• MATERIAL PROVIDED
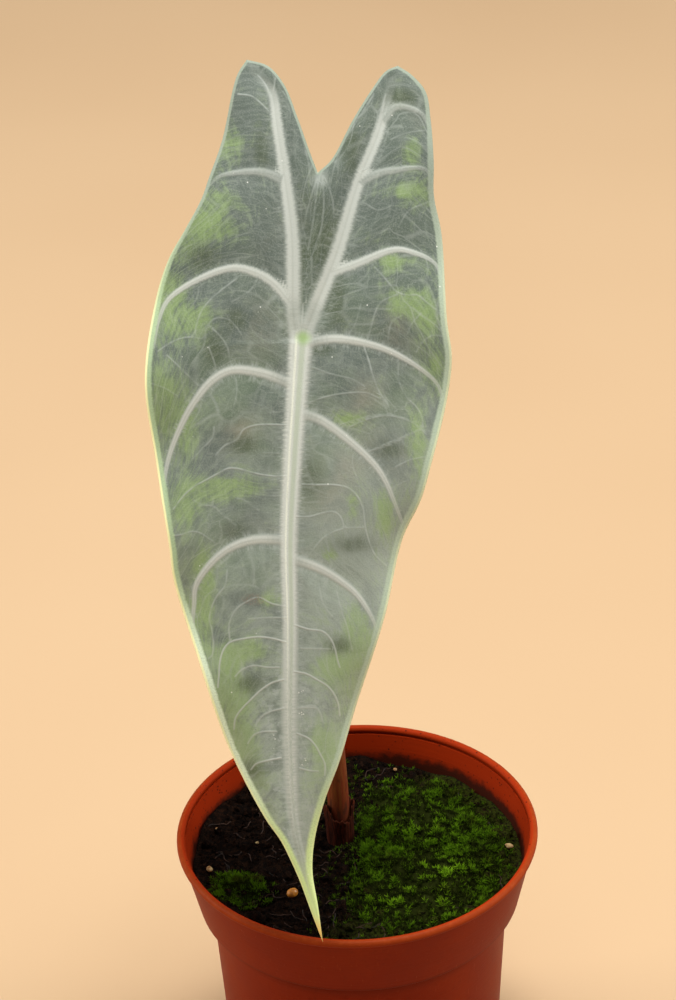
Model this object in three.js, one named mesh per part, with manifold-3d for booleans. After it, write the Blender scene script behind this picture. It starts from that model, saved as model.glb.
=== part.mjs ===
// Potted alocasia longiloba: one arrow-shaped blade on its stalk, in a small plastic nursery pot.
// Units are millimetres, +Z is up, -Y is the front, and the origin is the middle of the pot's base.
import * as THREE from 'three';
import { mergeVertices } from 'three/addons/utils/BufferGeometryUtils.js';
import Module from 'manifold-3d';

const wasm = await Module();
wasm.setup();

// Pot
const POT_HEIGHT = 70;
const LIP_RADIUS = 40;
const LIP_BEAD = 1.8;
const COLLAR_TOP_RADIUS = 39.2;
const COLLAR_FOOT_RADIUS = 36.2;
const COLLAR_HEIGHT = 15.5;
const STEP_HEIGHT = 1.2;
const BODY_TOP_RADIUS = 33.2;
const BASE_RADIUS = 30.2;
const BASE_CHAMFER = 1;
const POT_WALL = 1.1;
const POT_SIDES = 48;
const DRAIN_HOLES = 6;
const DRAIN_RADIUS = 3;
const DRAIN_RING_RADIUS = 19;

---

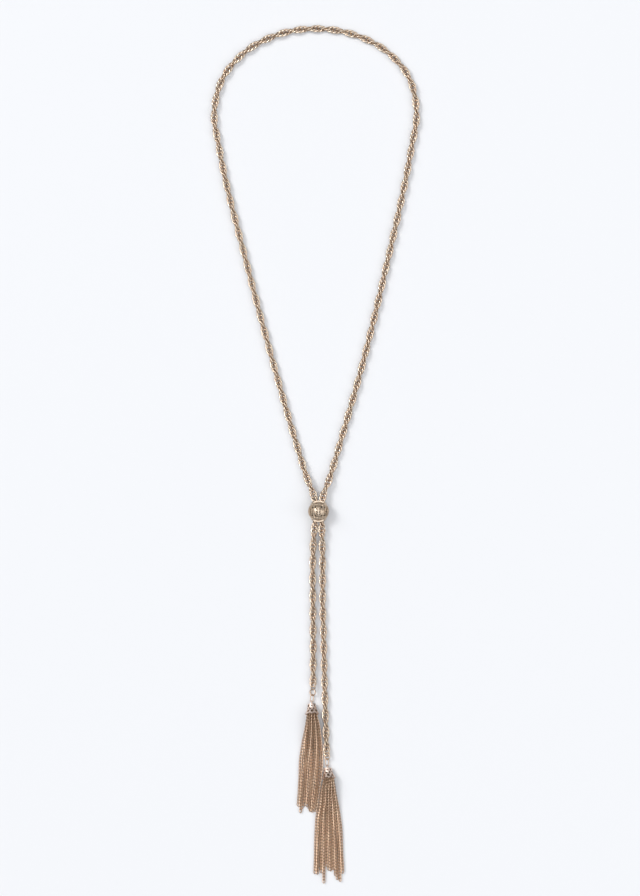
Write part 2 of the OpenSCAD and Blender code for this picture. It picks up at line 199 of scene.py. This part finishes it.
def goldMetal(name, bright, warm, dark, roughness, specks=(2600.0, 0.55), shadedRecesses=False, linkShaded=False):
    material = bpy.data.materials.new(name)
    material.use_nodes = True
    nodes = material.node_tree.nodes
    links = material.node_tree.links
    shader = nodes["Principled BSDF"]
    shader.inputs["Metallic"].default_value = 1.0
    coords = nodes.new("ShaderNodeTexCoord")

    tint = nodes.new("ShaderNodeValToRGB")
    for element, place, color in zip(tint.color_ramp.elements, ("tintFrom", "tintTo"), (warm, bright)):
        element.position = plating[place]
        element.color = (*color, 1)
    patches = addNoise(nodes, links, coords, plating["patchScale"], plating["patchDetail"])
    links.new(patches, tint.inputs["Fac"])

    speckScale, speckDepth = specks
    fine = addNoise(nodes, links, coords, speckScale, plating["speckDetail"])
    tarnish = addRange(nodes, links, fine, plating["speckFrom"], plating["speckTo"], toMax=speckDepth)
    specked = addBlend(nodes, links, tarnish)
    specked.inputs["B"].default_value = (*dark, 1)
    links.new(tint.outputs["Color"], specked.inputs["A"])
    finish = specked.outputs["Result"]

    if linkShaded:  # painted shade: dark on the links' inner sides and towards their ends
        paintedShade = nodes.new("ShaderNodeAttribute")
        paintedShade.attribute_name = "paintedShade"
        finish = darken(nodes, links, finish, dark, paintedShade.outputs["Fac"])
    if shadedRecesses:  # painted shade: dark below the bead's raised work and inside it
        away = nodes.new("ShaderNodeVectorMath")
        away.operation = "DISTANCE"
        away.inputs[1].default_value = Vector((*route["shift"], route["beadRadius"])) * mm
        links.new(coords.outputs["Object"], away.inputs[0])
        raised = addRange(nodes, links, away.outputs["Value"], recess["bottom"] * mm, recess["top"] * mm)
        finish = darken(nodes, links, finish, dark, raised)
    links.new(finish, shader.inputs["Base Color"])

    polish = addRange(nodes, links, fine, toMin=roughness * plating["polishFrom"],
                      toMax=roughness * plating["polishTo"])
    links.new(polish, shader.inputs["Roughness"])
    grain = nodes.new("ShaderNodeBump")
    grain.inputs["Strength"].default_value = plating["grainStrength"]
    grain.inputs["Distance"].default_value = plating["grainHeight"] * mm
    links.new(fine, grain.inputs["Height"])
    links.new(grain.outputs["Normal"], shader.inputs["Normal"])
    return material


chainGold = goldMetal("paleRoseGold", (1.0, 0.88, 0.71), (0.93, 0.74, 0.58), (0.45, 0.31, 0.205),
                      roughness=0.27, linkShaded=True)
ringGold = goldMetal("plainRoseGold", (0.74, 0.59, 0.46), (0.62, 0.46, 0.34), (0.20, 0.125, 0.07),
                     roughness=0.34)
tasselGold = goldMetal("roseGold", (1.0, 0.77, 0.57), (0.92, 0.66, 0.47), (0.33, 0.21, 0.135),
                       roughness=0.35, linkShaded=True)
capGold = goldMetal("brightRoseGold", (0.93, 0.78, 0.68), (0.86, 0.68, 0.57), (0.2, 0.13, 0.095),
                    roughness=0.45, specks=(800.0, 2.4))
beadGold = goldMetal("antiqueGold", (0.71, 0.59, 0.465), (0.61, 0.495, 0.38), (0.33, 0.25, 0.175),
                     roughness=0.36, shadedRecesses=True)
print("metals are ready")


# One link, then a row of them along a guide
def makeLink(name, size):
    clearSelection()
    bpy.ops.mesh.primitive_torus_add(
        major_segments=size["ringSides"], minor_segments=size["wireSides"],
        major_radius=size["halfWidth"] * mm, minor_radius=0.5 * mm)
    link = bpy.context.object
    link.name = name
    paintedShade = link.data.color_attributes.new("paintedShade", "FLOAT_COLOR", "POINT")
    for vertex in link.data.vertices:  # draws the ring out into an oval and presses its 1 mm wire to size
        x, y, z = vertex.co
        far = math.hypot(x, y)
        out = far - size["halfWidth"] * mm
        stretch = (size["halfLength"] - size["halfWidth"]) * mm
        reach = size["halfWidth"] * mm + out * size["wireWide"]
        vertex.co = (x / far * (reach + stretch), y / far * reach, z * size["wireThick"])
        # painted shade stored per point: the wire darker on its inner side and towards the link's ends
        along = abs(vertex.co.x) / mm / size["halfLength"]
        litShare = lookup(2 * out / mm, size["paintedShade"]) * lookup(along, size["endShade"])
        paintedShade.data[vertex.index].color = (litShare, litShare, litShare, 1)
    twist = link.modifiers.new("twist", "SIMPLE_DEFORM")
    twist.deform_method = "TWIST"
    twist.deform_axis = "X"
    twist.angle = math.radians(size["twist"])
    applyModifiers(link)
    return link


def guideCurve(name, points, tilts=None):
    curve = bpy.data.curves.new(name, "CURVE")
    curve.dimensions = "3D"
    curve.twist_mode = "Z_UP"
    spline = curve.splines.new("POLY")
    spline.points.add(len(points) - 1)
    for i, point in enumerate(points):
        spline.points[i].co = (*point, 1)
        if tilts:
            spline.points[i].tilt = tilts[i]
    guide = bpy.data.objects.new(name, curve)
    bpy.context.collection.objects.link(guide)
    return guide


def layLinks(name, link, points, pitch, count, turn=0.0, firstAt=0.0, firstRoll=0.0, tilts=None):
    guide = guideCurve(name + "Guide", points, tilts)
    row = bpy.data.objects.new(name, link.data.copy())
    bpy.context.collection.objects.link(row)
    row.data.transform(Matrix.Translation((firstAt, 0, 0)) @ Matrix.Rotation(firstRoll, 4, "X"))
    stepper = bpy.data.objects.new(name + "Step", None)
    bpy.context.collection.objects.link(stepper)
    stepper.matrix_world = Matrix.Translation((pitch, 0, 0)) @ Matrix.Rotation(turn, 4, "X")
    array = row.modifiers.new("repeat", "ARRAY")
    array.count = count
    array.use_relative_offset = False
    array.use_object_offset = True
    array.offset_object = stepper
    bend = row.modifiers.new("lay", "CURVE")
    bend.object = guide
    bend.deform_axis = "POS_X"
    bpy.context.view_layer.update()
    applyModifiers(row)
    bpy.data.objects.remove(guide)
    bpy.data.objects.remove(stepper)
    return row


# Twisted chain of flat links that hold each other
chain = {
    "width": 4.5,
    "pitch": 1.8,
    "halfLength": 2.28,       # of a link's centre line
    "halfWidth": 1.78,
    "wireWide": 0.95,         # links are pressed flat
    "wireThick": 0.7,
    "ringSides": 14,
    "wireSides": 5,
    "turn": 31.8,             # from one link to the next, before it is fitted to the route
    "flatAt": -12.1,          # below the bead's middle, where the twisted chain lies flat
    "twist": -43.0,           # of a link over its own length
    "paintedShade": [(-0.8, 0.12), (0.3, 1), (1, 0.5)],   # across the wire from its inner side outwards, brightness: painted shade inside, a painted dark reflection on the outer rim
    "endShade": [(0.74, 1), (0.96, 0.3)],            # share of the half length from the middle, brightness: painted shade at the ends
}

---

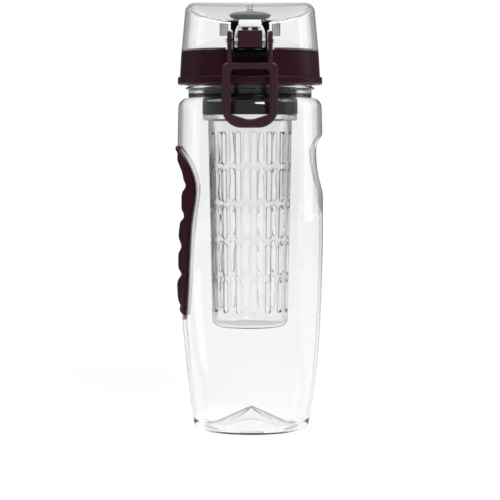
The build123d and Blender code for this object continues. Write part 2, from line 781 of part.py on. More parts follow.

• WHAT IS EXPECTED
Quote nothing but the lines that run from the line containing "Model this object" through the line containing "const DRAIN_RING_RADIUS = 19;", keeping both of them word for word.

• RESULT
Model this object in three.js, one named mesh per part, with manifold-3d for booleans. After it, write the Blender scene script behind this picture. It starts from that model, saved as model.glb.
=== part.mjs ===
// Potted alocasia longiloba: one arrow-shaped blade on its stalk, in a small plastic nursery pot.
// Units are millimetres, +Z is up, -Y is the front, and the origin is the middle of the pot's base.
import * as THREE from 'three';
import { mergeVertices } from 'three/addons/utils/BufferGeometryUtils.js';
import Module from 'manifold-3d';

const wasm = await Module();
wasm.setup();

// Pot
const POT_HEIGHT = 70;
const LIP_RADIUS = 40;
const LIP_BEAD = 1.8;
const COLLAR_TOP_RADIUS = 39.2;
const COLLAR_FOOT_RADIUS = 36.2;
const COLLAR_HEIGHT = 15.5;
const STEP_HEIGHT = 1.2;
const BODY_TOP_RADIUS = 33.2;
const BASE_RADIUS = 30.2;
const BASE_CHAMFER = 1;
const POT_WALL = 1.1;
const POT_SIDES = 48;
const DRAIN_HOLES = 6;
const DRAIN_RADIUS = 3;
const DRAIN_RING_RADIUS = 19;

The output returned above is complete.